Traditional wood carving using rudimentary tools, originally stone heads tied to wooden shafts with palm rope, produce fine quality bowls, something akin to nibbles platters and ceremonial symbols. Traced with surface detail they are made in fine hardwoods such as mahogany and rose wood.
The most interesting of the days learning was about the society and the role of the fale. Each family has an appointed Maitai , a head chief, a talking chief or a talking head chief in descending order of rank, who is chosen to represent them by the extended family themselves, depending on the persons past actions and qualities. So any of them may be chosen, man or woman. The fale is constructed with a centre pole around the short side of the fale to the left of its entrance, here the head chief sits, with lesser chiefs sitting to his right at specific poles of the fale, then below them and in rank, other members of the family.

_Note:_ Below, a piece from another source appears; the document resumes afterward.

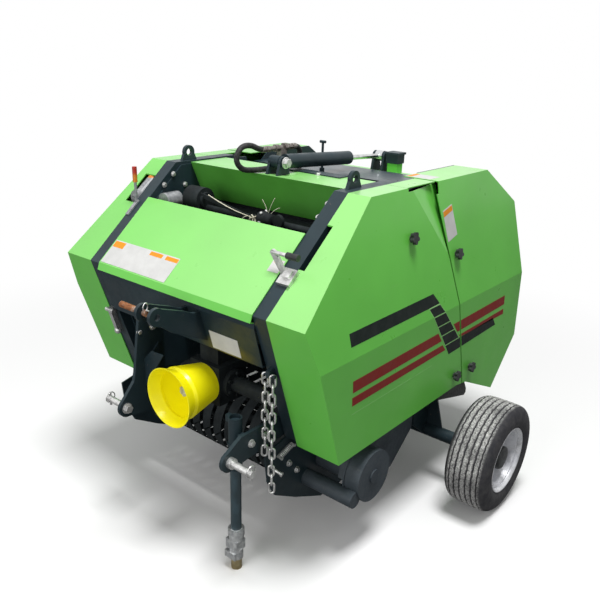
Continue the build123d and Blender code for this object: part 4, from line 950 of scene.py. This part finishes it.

The family lands which include growing plantations and land for the houses and all family matters are discussed here in the fale council. No one individually owns the family lands, they have a right to live and farm there. When a wider meeting of the district is convened the family Maitai attends and they intern are represented by more senior Maitai for regional and national issues. To become an MP you must first be a Maitai. The call of family business, weddings and funerals will bring back relatives living in New Zealand, Australian and beyond, to attend a fale, it is simply that important to their culture.